Unfortunately, we do not have much to go on but a brief synopsis of the broadcast, as the continuity for this date is not yet located (at least not by me). Here’s how GN publicist Malcolm Breeze described the episode in the March, 1929, edition of the Great Northern Goat magazine:
“…
It will be a dramatization of the pioneer life in the Inland Empire: first
telling something of the fur traders at Spokane House, the earliest trading
post in this area and one famed for its hospitality, dances and horse racing,
and then moving on to the days of the Indian wars and treaties, finally winding
up with the modern aspects of the Spokane area.”

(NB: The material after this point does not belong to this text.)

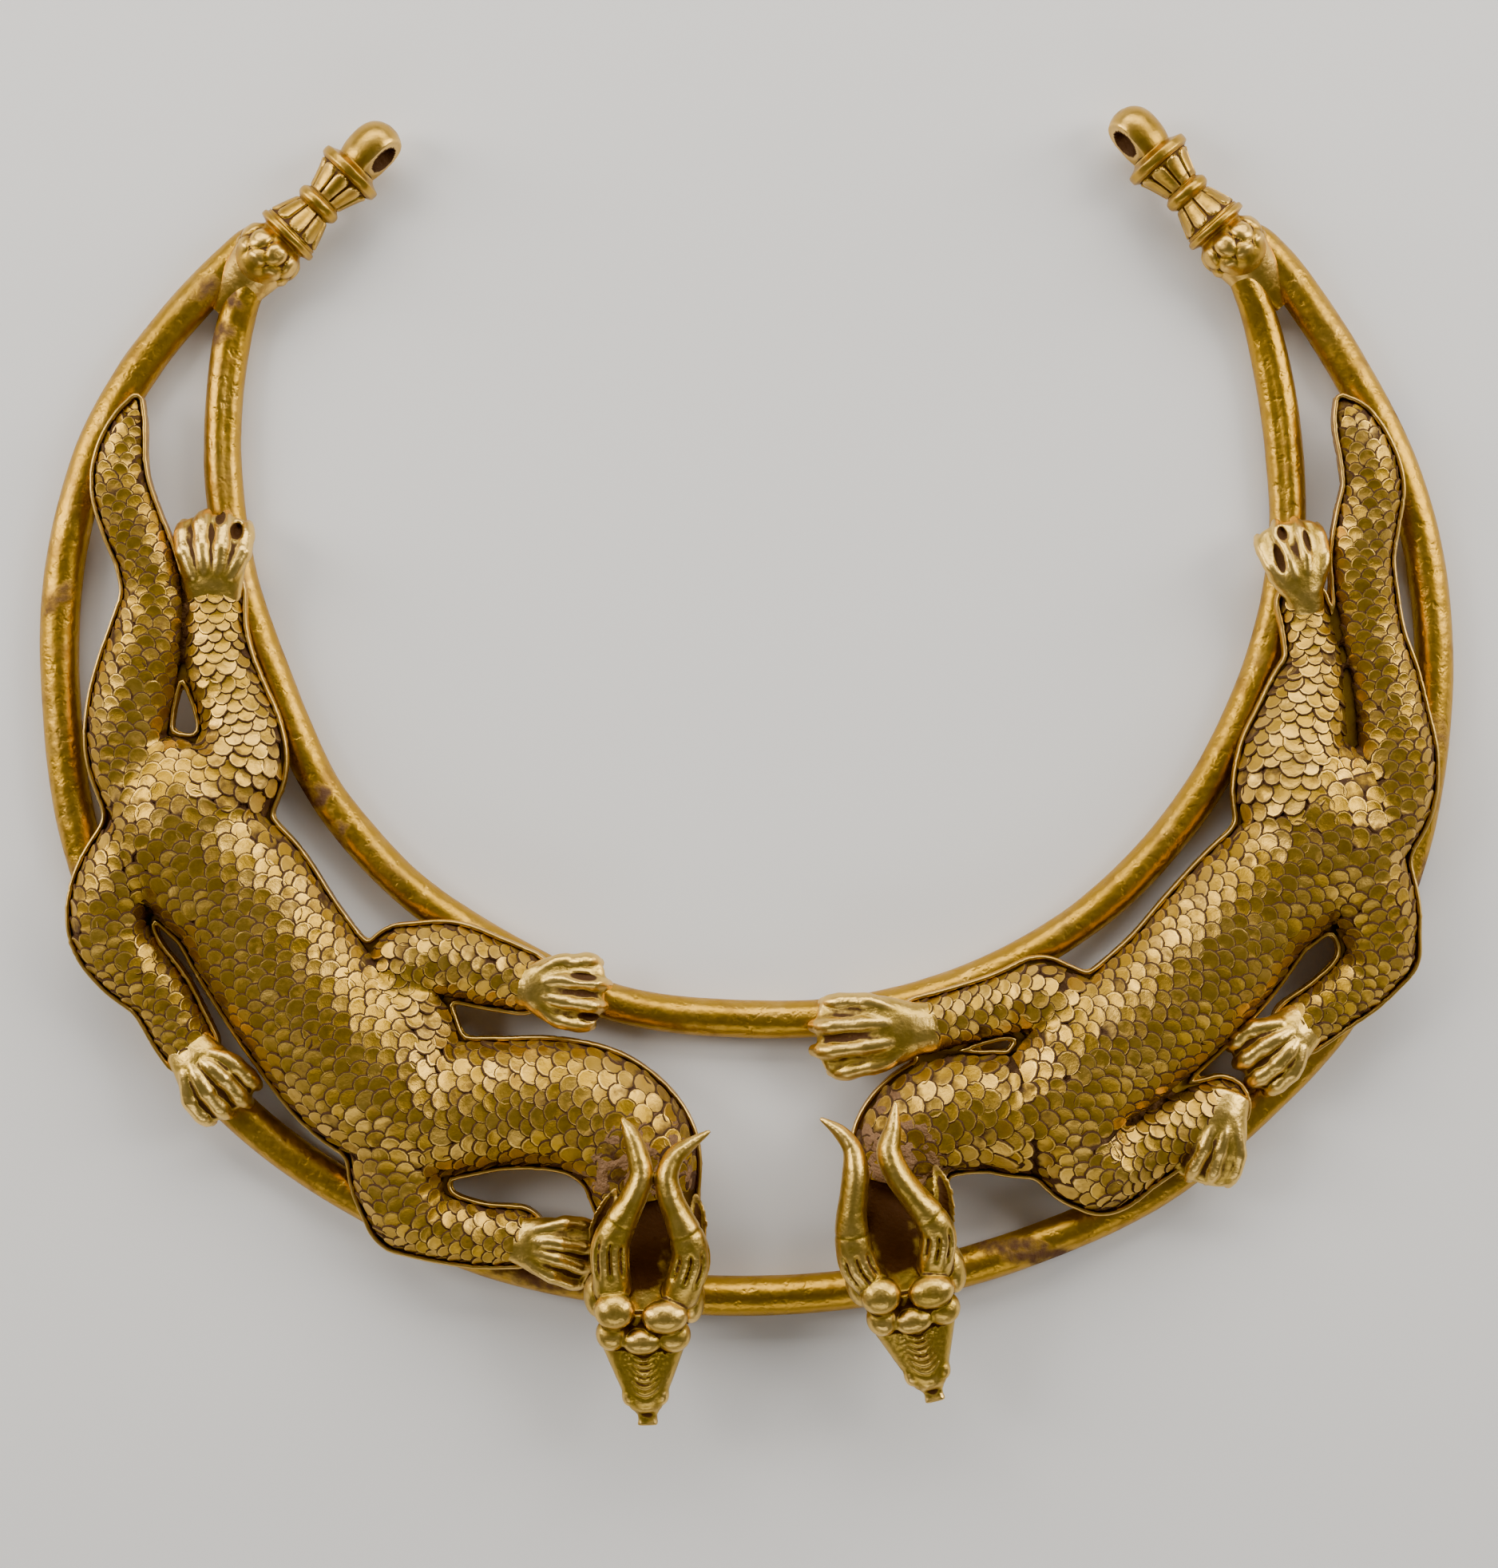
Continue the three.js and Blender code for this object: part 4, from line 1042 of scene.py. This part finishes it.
def paw(x, y, heading, length, width, bone, wrist, seed, breaks):
    """A flat hand and four bony fingers as rods, fused. Two knuckles swell each finger, and its tip
    curls down over the tube."""
    long, wide = length * SHARE, width * SHARE
    dice = np.random.default_rng(seed)
    t = np.linspace(0, 1, FINGER_ROWS)
    hand = np.array([[-0.14, 0, -0.2], [0.12, 0, 0.7], [0.45, 0, 1.0], [0.88, 0, -0.5]]) * [long, wide, 1]
    girth = np.interp(t, [0, 0.25, 0.55, 0.85, 1], [wrist * 0.95, wrist, 0.45, 0.47, 0.43]) * wide
    thick = np.interp(t, [0, 0.3, 1], [0.22, 0.22, 0.13]) * wide
    shells = [rod(smooth_line(hand, FINGER_ROWS), girth, thick, 40, blunt=0.3)]
    for k in range(FINGERS):
        spread = (k - 1.5) / 3 + dice.normal(0, 0.012)
        reach = (1.02 - 0.35 * spread * spread) * long * dice.normal(1, 0.03)
        aside = spread * wide
        drop = 3.2 * spread * spread
        line = np.array([
            [0.16 * long, 1.2 * wrist * aside, 1.5], [0.36 * long, 0.68 * aside, 2.2 - drop],
            [0.6 * reach, 0.8 * aside, 1.7 - drop], [0.84 * reach, 0.84 * aside, 0.4 - drop],
            [0.96 * reach, 0.82 * aside, -1.6],
        ]) + dice.normal(0, 0.1, (5, 3))
        knuckles = sum(bell(t, at, KNUCKLE_LENGTH) for at in KNUCKLES)
        thick = 1.12 * bone * wide * (1 + 0.12 * knuckles - 0.25 * ramp(t, 0.85, 1))
        shells.append(rod(smooth_line(line, FINGER_ROWS), thick, thick * 1.15, 18))
    points, faces = fused("paw", shells, PAW_VOXEL, 2)
    points[:, 2] = np.maximum(points[:, 2], PAW_LOWEST)
    sunk = broken_in(points, long, wide, breaks)
    points[:, 2] -= sunk
    low = np.clip(-0.3 - points[:, 2] * 0.3, 0, 0.4) + np.clip(sunk * 1.4, 0, 1)
    return (turned_about(points, x, y, heading, PAW_HEIGHT), faces), low


cast_gold = gold(
    "cast_gold", (0.47, 0.3, 0.035, 1), (0.9, 0.6, 0.17, 1), (0.08, 0.036, 0.014, 1), 0.3,
    lambda place: place.mottle(1.5) * 0.25 + place.mottle(0.4, 2) * 0.04,
)
for side, figure in DRAGONS.items():
    for number, (leg, spec) in enumerate(figure["paws"].items()):
        shell, low = paw(*spec, 40 + number, PAW_BREAKS.get((side, leg), ()))
        finish(
            f"{side}_{leg}_cast_paw", shell, cast_gold, [f"{side}_{leg}_paw"], "cast_gold",
            relief_rounds_and_depth=(16, 0.16), dirt=low, polish=0.35,
        )

# The heads: cast hollow and soldered on the neck, with long curved horns that spring from round bosses,
# a row of three brows, a snout with bowed wrinkles, leaf ears, full cheeks and a peg under the nose.
HEAD_LENGTH = 32
HEAD_SIZE = HEAD_LENGTH / 100
HEAD_HEIGHT = RIM_TOP + 0.6 + 13 * HEAD_SIZE
HEAD_VOXEL = 0.24
WRINKLE = 3.1
WRINKLE_BOW = 0.11
WRINKLE_HEIGHT = 0.9
SKULL = [
    # along, aside, up, half width, half height
    [-44, 0, -7, 11, 4], [-30, 1, -6, 15, 6], [-14, 1, -4, 19, 8], [0, 1, -2, 20, 10],
    [12, 1, -1, 18, 12],
]
LUMPS = (
    # brows: x, y, z, and the half lengths along each
    ((12, -12.6, 10), (7.6, 7, 6.4)), ((15.6, 0.6, 11.5), (6, 8.6, 5.6)),
    ((13.6, 14.2, 10), (7.6, 7.8, 6.4)),
    # bosses at the feet of the horns
    ((1.2, -10.8, 15.5), (8.4, 9, 7)), ((4.6, 11, 15.5), (7.6, 10.2, 7)),
    # cheeks
    ((-4, -18.5, 2), (10, 6.2, 8)), ((-2, 22, 2), (12, 6.6, 8)),
    # nostrils and lip
    ((40.5, -6.2, 1), (5, 3.4, 4.4)), ((40.5, 8, 1), (5, 3.4, 4.4)), ((44.6, 1, 0.5), (4.2, 6.8, 5)),
)
PEG_PROFILE = [
    # along, half width
    [44, 5.2], [48.6, 5.2], [49, 5.0], [49.2, 4.2], [52.9, 4.2], [53.1, 4.4], [54.2, 4.5], [54.5, 4.0],
]
EARS = (
    ([[-22, -17, -2], [-32, -17, 2], [-42, -13, 4], [-51, -8, 4]], 4.4),
    ([[-12, 21, -2], [-24, 24.5, 3], [-36, 26.5, 5], [-47, 26, 4]], 5),
)


def ball(middle, halves):
    """A round lump: a sphere of 24 rows and columns, stretched to its half lengths along each axis."""
    bend = np.linspace(-np.pi / 2, np.pi / 2, 26)[1:-1, None]
    angle = once_round(24)
    unit = about_x(np.sin(bend), np.cos(bend) * np.cos(angle), np.cos(bend) * np.sin(angle))
    return skin(unit * halves + middle)


def muzzle():
    """A snout that narrows, as ovals along it. Its top has nested bowed wrinkles: sharp-crested waves of
    the distance along plus a share of the squared distance from the middle."""
    along = np.linspace(4, 48.5, 180)[:, None]
    half = np.interp(along, [4, 14, 20, 32, 43, 47, 48.5], [20, 19, 18, 13.2, 8.6, 6.8, 4.5])
    high = np.interp(along, [4, 12, 20, 38, 44, 48.5], [14, 12.5, 11, 8.4, 7, 4])
    angle = once_round(96)
    aside, up = half * np.cos(angle), np.sin(angle)
    bowed = along + WRINKLE_BOW * aside**2
    wave = 1 - 2 * np.abs(np.sin(np.pi * bowed / WRINKLE))
    zone = ramp(along, 19.5, 21) * ramp(bowed, 43, 41.5) * (up > 0)
    zone = zone * np.clip((0.74 - np.abs(np.cos(angle))) * 3, 0, 1)
    rise = high * np.sign(up) * np.abs(up) ** 0.8 + WRINKLE_HEIGHT * wave * zone
    return skin(about_x(along, aside + 1, rise - 1))


def flutes(t, angle):
    """A horn's thickness: short deep slots above its foot, a fine ring and a soft ridge on top."""
    slots = np.clip(np.cos(9 * (angle - np.pi / 2)), 0, 1) ** 2
    reach = ramp(t, 0.05, 0.08) * ramp(t, 0.21, 0.17)
    ridge = 0.06 * np.cos(3 * (angle - np.pi / 2)) * ramp(t, 0.3, 0.4)
    return 1 + 0.28 * ramp(t, 0.42, 0.12) - 0.42 * slots * reach - 0.08 * bell(t, 0.29, 0.008) + ridge


def leaf_ear(line, wide):
    """An ear: a pointed leaf along a line, hollowed along its middle."""
    t = np.linspace(0, 1, 40)[:, None]
    angle = once_round(32)
    half = wide * np.sin(np.pi * (0.12 + 0.86 * t)) ** 0.7
    rise = 1.3 * np.sin(angle) + 4.2 * np.cos(angle) ** 2 * np.sin(np.pi * (0.1 + 0.85 * t))
    return skin(ring_about(smooth_line(line, 40), half * np.cos(angle), rise))


def nose_peg():
    """A short square peg with a collar: rounded squares along the snout's line."""
    along, half = np.array(PEG_PROFILE).T[..., None]
    angle = once_round(40)
    square = half * (np.abs(np.cos(angle)) ** 6 + np.abs(np.sin(angle)) ** 6) ** (-1 / 6)
    return skin(about_x(along, square * np.cos(angle) + 1.4, 0.9 * square * np.sin(angle) - 3))


def dragon_head(head, horns):
    """The skull, snout, brows, bosses, cheeks, ears, peg and horns, fused, in percent of its length."""
    skull = smooth_line(SKULL, 40)
    shells = [rod(skull[:, :3], skull[:, 3], skull[:, 4], 40), muzzle(), nose_peg()]
    shells += [ball(*lump) for lump in LUMPS] + [leaf_ear(*ear) for ear in EARS]
    for horn in horns:
        rows = smooth_line(horn, 240)
        rows[:, 2] -= 1.3
        shells.append(rod(rows[:, :3], rows[:, 3], rows[:, 3] * 0.95, 90, flutes))
    shells = [(points * HEAD_SIZE, faces) for points, faces in shells]
    points, faces = fused("head", shells, HEAD_VOXEL, 1)
    points[:, 2] = np.maximum(points[:, 2], RIM_TOP + 0.3 - HEAD_HEIGHT)
    along, aside, up = points.T
    # Behind the brow and below the horns the head is dark, most of all between them: partly earth and
    # partly painted shade. Lower down on the head it is darker as well.
    recess = np.clip(1.4 - np.abs(aside - 0.3) / 2.6, 0.35, 1) * np.clip(-along / 2 - 0.3, 0, 1)
    dirt = recess * ramp(up, 3.4, 1.9) + np.clip(0.3 - up * 0.14, 0, 0.5)
    x, y, heading = head
    return (turned_about(points, x, y, heading, HEAD_HEIGHT), faces), dirt


for side, figure in DRAGONS.items():
    shell, dirt = dragon_head(figure["head"], figure["horns"])
    finish(
        f"{side}_cast_head", shell, cast_gold, [f"{side}_dragon_head"], "cast_gold",
        relief_rounds_and_depth=(14, 0.16), dirt=dirt,
    )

Spokane House, a fur trading post, is regarded as the first White settlement in the state of Washington. Founded in 1810 by the North West Company (under the direction of the British explorer/surveyor David Thompson), the post was the North West Company’s farthest outpost at that time in the Columbia River region. Subsequently, John Jacob Astor's Pacific Fur Company moved into the Spokane area in 1812, building and operating their own competing fur trade outpost which they named Fort Spokane.
The two year
fur-trading monopoly enjoyed by Spokane House evaporated. With news of the War
of 1812 reaching this wilderness outpost in the Spring of 1813, men of the
Astor-owned Pacific Fur Company switched their concerns to protecting the
continued operation of Fort Astor on the Pacific coast, and sold out their
interest in Fort Spokane (at a significant loss) to the North West Company. The
Brits took over the larger facilities comprising Fort Spokane, but renamed
their post Spokane House.
Hudson’s Bay Company took over the
North West Company in 1821 and switched the post’s name back to Fort Spokane, but
within three years the post was abandoned, and local fur trade operations were
relocated to the new Fort Colvile, named for a Hudson’s Bay Company director,
Andrew Colvile (or Colville).
In addition to Spokane House, the
story of the Davenport Hotel was evidently woven into the evening’s
presentation. Before you come to the conclusion that focusing part of an
expensive radio program on a commercial hotel in Spokane is an irrational idea,
let's review a little about this remarkable establishment. Although you might
suspect the Great Northern Railway had a stake in the hotel, it did not.
However, there were certainly some ties between the hotel and the railroad
company.
When the Davenport Hotel celebrated its grand opening in September of
1914, GN President Louis W. Hill arranged for a contingent of Blackfeet
Indians, under contract to the railroad and often touted as “Glacier Park
Indians,” to not only appear at the hotel, but to pitch their teepees on the
hotel’s roof as a publicity stunt.
For many years, the GN and several
other railroads serving Spokane operated city ticket offices out of the
Davenport. J.S. Bock was General Agent for the GN during the years Empire Builders aired.
One of Spokane’s earliest commercial
radio stations – KHQ – broadcast from a studio on the fourth floor the
Davenport Hotel, beginning in 1925. And when the GN’s Empire Builders radio
series took to the airwaves, KHQ was the NBC affiliate in Spokane that citizens
of the Inland Empire tuned in to hear the show.
The architect of the Davenport Hotel
was a man named Kirtland Cutter. In addition to the Davenport, Cutter also
offered initial designs for or served as architect for a number of structures
built by the Great Northern Railway in Glacier National Park.